Bei allen teilweise süffisanten Bemerkungen ist Walter Thurnherrs Loyalität zum Bundesrat fast grenzenlos. Deshalb gibt es aus der jüngeren Geschichte kaum konkrete Beispiele, sondern allenfalls Andeutungen. Etwa zur Corona-Pandemie, die er hautnah miterlebt hat. Oder zu den fehlenden Informationen zum Zustand der Credit Suisse durch Ueli Maurer.
Das braucht ein Bundesrat
Das schmälert das Leservergnügen, weshalb wohl nur Politikinteressierte zum Buch greifen werden. Am Ende schildert Thurnherr, was einen guten Bundesrat ausmacht.
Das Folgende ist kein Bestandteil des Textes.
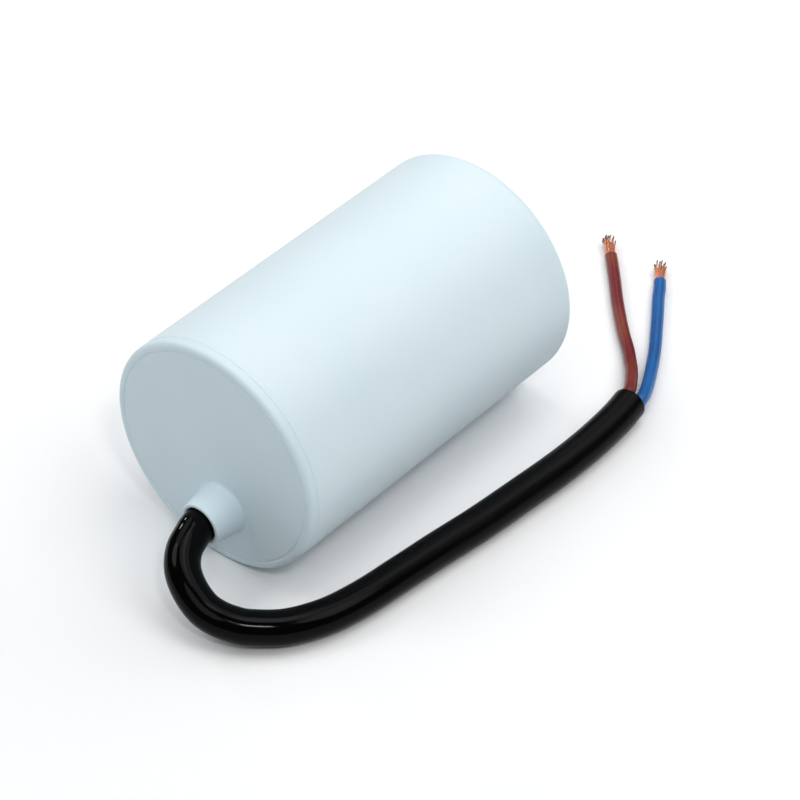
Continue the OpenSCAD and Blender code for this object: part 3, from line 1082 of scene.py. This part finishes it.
@dataclass
class Lid:
    """The lid with its groove, spigot and cable boss, as one moulding."""

    segments: int = 256
    boss_segments: int = 128
    flange: float = 0.002
    face_round: float = 0.001
    groove_inset: float = 0.0017
    groove_width: float = 0.0004
    groove_depth: float = 0.00014
    groove_soft: float = 0.00009
    spigot_wall: float = 0.0013
    spigot_radius: float = 0.0209
    seam_bevel: float = 0.00015
    boss_y: float = -0.002
    boss_z: float = 0.0123
    boss_length: float = 0.006
    boss_radius: float = 0.0051
    mouth_radius: float = 0.0041
    mouth_round: float = 0.0003
    fillet: float = 0.0005
    bore: float = 0.0034
    bore_bevel: float = 0.0002

    def rim_profile(self, face: float, back: float, radius: float) -> Profile:
        """Draw the lid's half section outside its face.

        Args:
            face: Station of the face.
            back: Station of the spigot's end.
            radius: The lid's radius.

        Returns:
            Its points, from the groove round the rim to behind the flange.
        """
        seam = face + self.flange
        middle = radius - self.groove_inset
        inner, outer = middle - self.groove_width / 2, middle + self.groove_width / 2
        soft, floor = self.groove_soft, face + self.groove_depth
        spigot_bore = self.spigot_radius - self.spigot_wall
        return supported([
            (face, inner - soft), (floor - soft / 3, inner), (floor, inner + soft),
            (floor, outer - soft), (floor - soft / 3, outer), (face, outer + soft),
            *arc((face + self.face_round, radius - self.face_round), self.face_round,
                 180, 90),
            (seam - self.seam_bevel, radius), (seam, radius - self.seam_bevel),
            (seam, self.spigot_radius), (back, self.spigot_radius),
            (back, spigot_bore), (seam, spigot_bore)], margin=0.04 * MM, least=0.4 * MM)

    def boss_profile(self, face: float) -> Profile:
        """Draw the boss's half section.

        Args:
            face: Station of the lid's face.

        Returns:
            Its points, from the foot over the mouth and down the bore.
        """
        slope = math.atan((self.boss_radius - self.mouth_radius) / self.boss_length)
        turn = math.degrees(slope)
        mouth = face - self.boss_length
        foot = (face - self.fillet, self.boss_radius
                + self.fillet * (1 / math.cos(slope) - math.tan(slope)))
        top = (mouth + self.mouth_round, self.mouth_radius
               + self.mouth_round * (math.tan(slope) - 1 / math.cos(slope)))
        return supported([
            *arc(foot, self.fillet, 0, -90 + turn, 6),
            *arc(top, self.mouth_round, 90 + turn, 180),
            (mouth, self.bore + self.bore_bevel), (mouth + self.bore_bevel, self.bore),
            (face + self.flange, self.bore)])

    def build(self) -> None:
        """Make the lid."""
        low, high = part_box("lid")
        face, axis = low.x + self.boss_length, high.z / 2
        bm = bmesh.new()
        front, rear = self._revolve(
            bm, self.rim_profile(face, high.x, axis), 0.0, axis, self.segments)
        foot, bore = self._revolve(
            bm, self.boss_profile(face), self.boss_y, self.boss_z, self.boss_segments)
        for outer, inner in ((front, foot), (rear, bore)):
            bmesh.ops.triangle_fill(bm, edges=outer + inner, use_beauty=True,
                                    use_dissolve=False)
        mesh = to_mesh(bm, "lid_and_boss")
        close_up(mesh)
        add_piece(link("lid_and_boss", mesh), "lid", "lid_plastic", Look.LID.material)

    @staticmethod
    def _revolve(bm: BMesh, profile: Profile, y: float, z: float,
                 segments: int) -> tuple[Edges, Edges]:
        """Turn a profile about a line along X.

        Args:
            bm: Mesh that gets the faces.
            profile: The profile.
            y: Y of the line.
            z: Z of the line.
            segments: Number of steps round it.

        Returns:
            The edges of the first and of the last ring.
        """
        rings = [[bm.verts.new((x, y + r * math.cos(math.tau * k / segments),
                                z + r * math.sin(math.tau * k / segments)))
                  for k in range(segments)] for x, r in profile]
        for low, high in zip(rings, rings[1:]):
            for k in range(segments):
                j = (k + 1) % segments
                bm.faces.new((low[k], low[j], high[j], high[k]))
        return tuple([bm.edges.get((ring[k], ring[(k + 1) % segments]))
                      for k in range(segments)] for ring in (rings[0], rings[-1]))


class Inside:
    """The sealed pieces, kept as they are in the frame and given their materials."""

    LOOKS: dict[str, Look] = {
        "potting_resin": Look.RESIN, "film_roll": Look.FILM, "winding_core": Look.CORE,
        "end_spray_near": Look.ZINC, "end_spray_far": Look.ZINC,
        "brown_inner_lead": Look.BROWN, "blue_inner_lead": Look.BLUE,
        "brown_bare_end": Look.BARE, "blue_bare_end": Look.BARE,
        "solder_joint_brown": Look.SOLDER, "solder_joint_blue": Look.SOLDER}

    def build(self) -> None:
        """Give each sealed piece its material."""
        for name, look in self.LOOKS.items():
            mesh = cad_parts[name].data
            mesh.materials.clear()
            mesh.materials.append(look.material)
            LOG.info("%s: %s", name, look.name)


# ---- Studio ----

@dataclass
class Camera:
    """The camera, looking down on the can from its lid's side."""

    place: Point = (-0.34359, -0.30771, 0.41352)
    yaw: float = -0.864
    pitch: float = 0.71376
    lens: float = 154.66
    sensor: float = 36.0

    def build(self) -> None:
        """Make the camera and set it as the scene's."""
        back = Vector((math.sin(self.yaw) * math.cos(self.pitch),
                       -math.cos(self.yaw) * math.cos(self.pitch), math.sin(self.pitch)))
        right = Vector((math.cos(self.yaw), math.sin(self.yaw), 0.0))
        up = back.cross(right)
        data = bpy.data.cameras.new("camera")
        data.lens, data.sensor_width, data.sensor_fit = self.lens, self.sensor, "HORIZONTAL"
        data.clip_start, data.clip_end = 0.01, 20.0
        camera = link("camera", data)
        camera.matrix_world = Matrix.Translation(self.place) @ Matrix(
            (right, up, back)).transposed().to_4x4()
        bpy.context.scene.camera = camera
        LOG.info("camera: %.1f mm", self.lens)


@dataclass(frozen=True)
class SoftBox:
    """A round soft light aimed at the object, its direction in degrees from the object."""

    name: str
    azimuth: float
    elevation: float
    size: float
    energy: float
    distance: float = 1.3

    def build(self) -> None:
        """Hang the light."""
        data = bpy.data.lights.new(self.name, "AREA")
        data.shape, data.size, data.energy = "DISK", self.size, self.energy
        light = link(self.name, data)
        turn, rise = math.radians(self.azimuth), math.radians(self.elevation)
        place = self.distance * Vector((math.cos(rise) * math.cos(turn),
                                        math.cos(rise) * math.sin(turn), math.sin(rise)))
        light.matrix_world = Matrix.Translation(place) @ (
            place.to_track_quat("Z", "Y").to_matrix().to_4x4())


@dataclass
class Studio:
    """Plain pale floor, faint even surroundings and soft lights on all sides.

    The floor is a little darker to the light that it throws back on the object.
    """

    floor: Colour = (0.985, 0.987, 0.990)
    thrown_back: Colour = (0.905, 0.91, 0.92)
    floor_size: float = 6.0
    surroundings: float = 0.08
    lights: tuple[SoftBox, ...] = (
        SoftBox("overhead", 0.0, 89.9, 0.7, 2.15),
        SoftBox("above_cable", -32.0, 70.0, 0.9, 3.3),
        SoftBox("past_the_end", -20.0, 42.0, 0.25, 0.25, 0.42),
        SoftBox("behind_the_end", 25.0, 45.0, 0.25, 0.18, 0.42),
        SoftBox("over_camera", -78.0, 50.0, 0.7, 2.85),
        SoftBox("before_the_lid", -160.0, 50.0, 0.7, 2.1),
        SoftBox("behind", 90.0, 55.0, 0.7, 1.8),
        SoftBox("behind_the_lid", 124.0, 46.0, 0.6, 2.9),
        SoftBox("glint_at_the_bend", -125.0, 52.0, 0.15, 2.2),
        SoftBox("glint_at_the_boss", 80.0, 25.0, 0.1, 1.2))

    def build(self) -> None:
        """Make the floor and the lights."""
        bm = bmesh.new()
        bmesh.ops.create_grid(bm, x_segments=4, y_segments=4, size=self.floor_size)
        mesh = to_mesh(bm, "floor")
        g = ShaderGraph("floor")
        rays = g.add("ShaderNodeLightPath")
        mirrored = g.math("MAXIMUM", rays.outputs["Is Glossy Ray"],
                          rays.outputs["Is Transmission Ray"])
        shown = g.math("MAXIMUM", rays.outputs["Is Camera Ray"], mirrored)
        mesh.materials.append(g.finish(
            Base_Color=g.mix(shown, self.thrown_back, self.floor), Roughness=0.9,
            Specular_IOR_Level=0.1))
        floor = link("floor", mesh)
        self._surround()
        for light in self.lights:
            light.build()
        bpy.context.scene.view_settings.view_transform = "Standard"

    def _surround(self) -> None:
        """Light the scene faintly from all sides."""
        world = bpy.data.worlds.new("surroundings")
        world.use_nodes = True
        graph = NodeGraph(world.node_tree)
        light = graph.add("ShaderNodeBackground", {
            "Color": (1.0, 1.0, 1.0, 1.0), "Strength": self.surroundings})
        graph.add("ShaderNodeOutputWorld", {0: light.outputs[0]})
        bpy.context.scene.world = world


def main() -> None:
    """Build the scene."""
    logging.basicConfig(level=logging.INFO, format="%(name)s: %(message)s")
    Camera().build()
    Cable().build()
    Can().build()
    Lid().build()
    Inside().build()
    Studio().build()
    bpy.context.view_layer.update()


if __name__ == "__main__":
    main()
Dazu gehört neben robuster Gesundheit und dicker Haut die Fähigkeit, den richtigen Zeitpunkt für einen Rücktritt zu erkennen. Und vor allem muss er es gerne machen, sonst ist er fehl am Platz.
Längst nicht alle erfüllen alle Anforderungen, weshalb sich mancher Bundesratskandidat glücklich schätzen könne, «dass er es nie geworden ist». Letztlich bringt es der frühere Bundeskanzler mit einem Satz auf den Punkt: «Das Amt erfordert viel Können, viel Kraft, viel Arbeit, viel Glück, viel Geduld und einen breiten Rücken.»
Anmerkung: Als Naturwissenschaftler hat Walter Thurnherr den zwölf Kapiteln eine Rechen- oder Denkaufgabe vorangestellt. Die Lösung der Rätsel ist – nett formuliert – nicht ganz einfach.